Rather than a nobody who made himself a success, like Braly, Art Pepper came into San Quentin with serious artistic credentials. Born in 1925, Pepper grew up in Los Angeles, where his father was a longshoreman in Long Beach. Pepper cut his chops in the Central Avenue jazz scene of the late 1940s, where Dexter Gordon was king. His breakthrough album was Art Pepper Meets the Rhythm Section, recorded in 1957. That rhythm section was on loan from Miles Davis, and consisted of the greats Paul Chambers, Red Garland and Philly Joe Jones. Together they created a truly stellar album, with Pepper’s alto sweetly leading the way.
But the tale that Pepper (with his wife, Laurie) tells in Straight Life contains little of the upbeat outlook of West Coast jazz. The true nature of the book is suggested by the title, a double entendre. Straight Life is both a prison sentence and what addicts must embrace in order to recover. Pepper’s first addiction is to (hetero) sex—and in the book, “joint” also has a double meaning. When I retrieved my copy of Straight Life from the Rail’s Williams Cole the other day, he noted that “parts of it gave me wood.” Now that would make a great blurb.
The only cure that Pepper found for his sex addiction was heroin. That addiction, in turn, destroyed his musical career. He hocked his saxophone for dope money. He took up a life of “boosting,” or stealing whatever he could get his hands on—at one point, he recalls stumbling down the street dragging a hydraulic jack. After a bigger score, a nightclub safe, Pepper says:
I felt so happy. I had never felt any elation like that before. It was a feeling of power, of accomplishment. I really felt like a man. I don’t think I’ve ever been so satisfied with anything I’ve ever done. I looked at other people on the streets and I thought, ‘They ain’t nothing compared to me! I’m a giant! King Pepper! King Arthur! Mr. Jazz! Mr. Everything!’

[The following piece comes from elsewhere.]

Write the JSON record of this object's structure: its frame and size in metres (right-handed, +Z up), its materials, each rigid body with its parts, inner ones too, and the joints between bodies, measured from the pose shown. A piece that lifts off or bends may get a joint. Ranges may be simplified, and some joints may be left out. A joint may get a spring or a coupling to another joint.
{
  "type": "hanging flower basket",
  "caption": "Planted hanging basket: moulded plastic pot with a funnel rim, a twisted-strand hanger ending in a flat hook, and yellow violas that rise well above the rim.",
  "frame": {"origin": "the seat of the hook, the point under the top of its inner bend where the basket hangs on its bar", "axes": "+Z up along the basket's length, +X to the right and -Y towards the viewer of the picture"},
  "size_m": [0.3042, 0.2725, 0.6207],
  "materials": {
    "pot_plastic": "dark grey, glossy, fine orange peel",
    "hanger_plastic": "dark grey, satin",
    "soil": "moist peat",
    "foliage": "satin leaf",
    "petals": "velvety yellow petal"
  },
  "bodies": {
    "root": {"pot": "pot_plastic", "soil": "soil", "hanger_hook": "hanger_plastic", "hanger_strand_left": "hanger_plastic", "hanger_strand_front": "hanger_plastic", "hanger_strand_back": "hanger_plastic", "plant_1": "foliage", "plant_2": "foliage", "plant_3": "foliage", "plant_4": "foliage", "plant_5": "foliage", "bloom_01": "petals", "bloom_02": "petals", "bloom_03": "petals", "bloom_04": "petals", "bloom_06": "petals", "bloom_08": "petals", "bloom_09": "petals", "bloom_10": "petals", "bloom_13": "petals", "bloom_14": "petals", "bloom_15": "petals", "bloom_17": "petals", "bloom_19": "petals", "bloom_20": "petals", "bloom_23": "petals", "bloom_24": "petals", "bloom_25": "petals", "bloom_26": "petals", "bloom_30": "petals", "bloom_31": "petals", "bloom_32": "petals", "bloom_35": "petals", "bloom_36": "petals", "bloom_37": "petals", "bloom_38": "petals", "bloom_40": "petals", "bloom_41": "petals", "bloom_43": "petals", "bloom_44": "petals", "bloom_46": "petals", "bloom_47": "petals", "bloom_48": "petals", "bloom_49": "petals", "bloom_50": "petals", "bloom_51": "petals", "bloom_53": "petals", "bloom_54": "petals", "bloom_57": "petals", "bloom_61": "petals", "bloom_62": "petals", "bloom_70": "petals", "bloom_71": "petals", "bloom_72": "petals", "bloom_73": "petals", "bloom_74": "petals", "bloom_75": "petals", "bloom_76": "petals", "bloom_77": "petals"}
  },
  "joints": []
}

Instead of stealing, Pepper ultimately got pinched for possession of heroin—and was sent to San Quentin in 1961. From the get-go, it was clear to Pepper that the joint was not the integrated world he had known in the jazz scene. There was a rising tide of black nationalism sweeping through the prison, and Pepper felt shut out. At San Quentin, he notes:
I started forming a dislike for [blacks]…because I thought, ‘Here I am, a guy that played jazz, had black friends. Why wouldn’t they [now] talk to me, help me out? Because I’m white? I’m not a Mexican. The Mexicans help me.
Pepper’s animosities towards other races and types of prisoners only grew worse. He was not there in San Quentin trying to understand anyone, least of all himself. His description of the mess hall is just a bit different from Braly’s:
I saw people with part of their chins blown away or an eye gone. Hideous people, little white sissies, spooks’ punks, with all kinds of jackets on to protect them if they got shanked. It was a sea of faces and not one smile. Just looks. Evil, cold, penetrating looks. I thought, ‘Is this what I’m going to do for two to twenty years’?

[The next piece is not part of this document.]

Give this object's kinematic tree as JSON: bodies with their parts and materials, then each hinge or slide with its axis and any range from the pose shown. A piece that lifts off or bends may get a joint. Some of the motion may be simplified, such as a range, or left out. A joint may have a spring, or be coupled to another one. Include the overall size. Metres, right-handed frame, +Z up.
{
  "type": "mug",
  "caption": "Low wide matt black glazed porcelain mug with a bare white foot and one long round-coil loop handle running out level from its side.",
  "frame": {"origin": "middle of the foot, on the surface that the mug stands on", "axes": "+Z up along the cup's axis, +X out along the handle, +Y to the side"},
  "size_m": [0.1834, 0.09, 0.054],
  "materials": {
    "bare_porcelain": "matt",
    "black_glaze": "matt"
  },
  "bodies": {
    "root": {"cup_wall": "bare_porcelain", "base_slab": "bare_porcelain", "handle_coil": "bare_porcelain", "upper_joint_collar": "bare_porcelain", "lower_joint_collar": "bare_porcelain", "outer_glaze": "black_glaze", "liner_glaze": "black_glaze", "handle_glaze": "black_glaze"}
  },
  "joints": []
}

Bitter, vengeful, and brutally honest, Pepper recounts how he spent the first half of the 1960s in San Quentin. He should be at the height of his musical career, but instead he’s in the joint. And the only thing he learns is that prison truly can be hell.
Sad to say, when thinking about prisoners’ experiences today, Pepper’s is probably the more common one. Very few prisoners go in having achieved much success, artistic or otherwise, on the outside, of course. But given the extremely high rates of return, it’s hard to see what good prisons are doing for the more than two million people incarcerated. College programs, vocational training, and all kinds of rehabilitative programs have been cut. So even if someone wants to change their criminal ways, like Braly, there’s no encouragement. And so the people who do make it out are more likely to be embittered, their attitudes about racial and other groups hardened.

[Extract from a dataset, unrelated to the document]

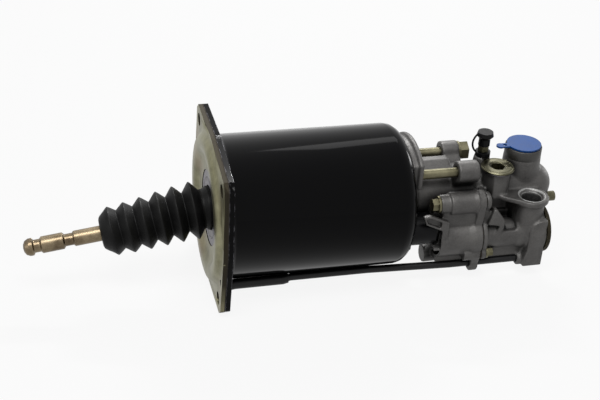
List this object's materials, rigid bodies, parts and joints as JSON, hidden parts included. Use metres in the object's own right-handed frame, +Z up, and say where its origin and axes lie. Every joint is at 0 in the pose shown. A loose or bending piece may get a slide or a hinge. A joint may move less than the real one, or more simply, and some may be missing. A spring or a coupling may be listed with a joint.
{
  "type": "air-assisted clutch servo",
  "caption": "Black air cylinder on a square bolting flange, with a bellows push rod at one end and a cast control valve body with ports, bleed cap and breather pipe at the other",
  "frame": {"origin": "centre of the bolting flange's front face, on the cylinder's axis", "axes": "+X along the cylinder axis to the valve end, -X along the push rod's side, +Z up with the blue-capped port on top, -Y towards the control valve's side"},
  "size_m": [0.437, 0.132, 0.132],
  "materials": {
    "black_paint": "gloss",
    "olive_zinc": "satin yellow-zinc plate",
    "gasket_fibre": "matt",
    "plain_steel": "satin",
    "boot_rubber": "matt",
    "yellow_zinc": "satin yellow-zinc plate",
    "cup_nylon": "satin",
    "cast_aluminium": "as cast",
    "bolt_zinc": "satin zinc plate",
    "spring_steel": "dark satin",
    "seal_rubber": "satin",
    "bush_bronze": "satin",
    "cap_rubber": "satin",
    "blue_plastic": "satin",
    "bright_zinc": "satin zinc plate",
    "pipe_black": "satin"
  },
  "bodies": {
    "base": {"cylinder_can": "black_paint", "cover_plate": "olive_zinc", "cover_gasket": "gasket_fibre", "boot_retainer": "plain_steel", "dust_boot": "boot_rubber", "preload_spring": "spring_steel", "clamp_ring": "plain_steel", "guide_bush": "bush_bronze", "rod_seal": "seal_rubber", "seal_clip": "spring_steel", "servo_housing": "cast_aluminium", "tie_bolts": "bolt_zinc", "tie_washers": "bolt_zinc", "bleed_screw": "bright_zinc", "bleed_cap": "cap_rubber", "hex_plug": "bright_zinc", "plug_washer": "plain_steel", "inlet_cap": "blue_plastic", "end_screw": "bright_zinc", "valve_housing": "cast_aluminium", "joint_gasket": "gasket_fibre", "valve_screws": "bolt_zinc", "rear_cap": "olive_zinc", "air_sleeve": "cap_rubber", "breather_pipe": "pipe_black", "pipe_sleeve": "pipe_black", "valve_seat": "bush_bronze", "relay_spring": "spring_steel", "poppet_spring": "spring_steel"},
    "piston": {"air_piston": "cast_aluminium", "piston_seal": "seal_rubber", "guide_ring": "cup_nylon", "ball_cup": "cup_nylon", "cup_clip": "spring_steel", "plunger": "bright_zinc"},
    "push_rod": {"push_rod": "yellow_zinc", "rod_tip": "yellow_zinc"},
    "relay": {"relay_piston": "cast_aluminium", "relay_seal": "seal_rubber"},
    "poppet": {"poppet": "bush_bronze"}
  },
  "joints": [
    {"name": "piston_slide", "type": "slide", "parent": "base", "child": "piston", "axis": [1, 0, 0], "range_m": [0, 0.05], "stiffness_N_per_m": 1200, "springref_m": -0.04, "deforming": ["dust_boot", "preload_spring"]},
    {"name": "rod_swing", "type": "hinge", "parent": "piston", "child": "push_rod", "pos_m": [0.031, 0, 0], "axis": [0, 1, 0], "range_deg": [0, 6], "deforming": ["dust_boot"]},
    {"name": "relay_slide", "type": "slide", "parent": "base", "child": "relay", "axis": [-1, 0, 0], "range_m": [0, 0.0025], "stiffness_N_per_m": 1500, "springref_m": -0.004, "deforming": ["relay_spring"]},
    {"name": "poppet_slide", "type": "slide", "parent": "base", "child": "poppet", "axis": [-1, 0, 0], "range_m": [0, 0.0015], "stiffness_N_per_m": 800, "springref_m": -0.004, "deforming": ["poppet_spring"]}
  ],
  "couplings": [
    {"joint": "poppet_slide", "follows": "relay_slide", "ratio": 0.6}
  ]
}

One of the more direct lessons I learned at San Quentin was that anyone could become a criminal, and fit any number of types. A fellow teacher and I once discussed what we thought might be the specific convictions that had sent most of our students away. He assured me, rather too nonchalantly, that they were a “bunch of wife killers.” Not too long after that, this same teacher’s girlfriend was trying to leave him. He took some sort of speed, tied her up, and forced her to watch him threaten to commit suicide. He was sentenced to at least a few years for that crime.
As we chatted outside the prison’s education building one day, one of my students and I discussed the high rate of return among prisoners. That student, Jason Gottleib, observed that “There are a lot of knuckleheads in here.” Clearly, he could have been referring to some of the teachers as well. Jason helped administer the college program, and about a year and half ago received parole, no easy task in California. Jason once wrote a piece about San Quentin that we published in the Rail. He’s not trying to make a career as a writer (a life sentence of a different sort), but the last I heard, he’s doing well on the outside. In some small measure, the spirit of Malcolm Braly carries on.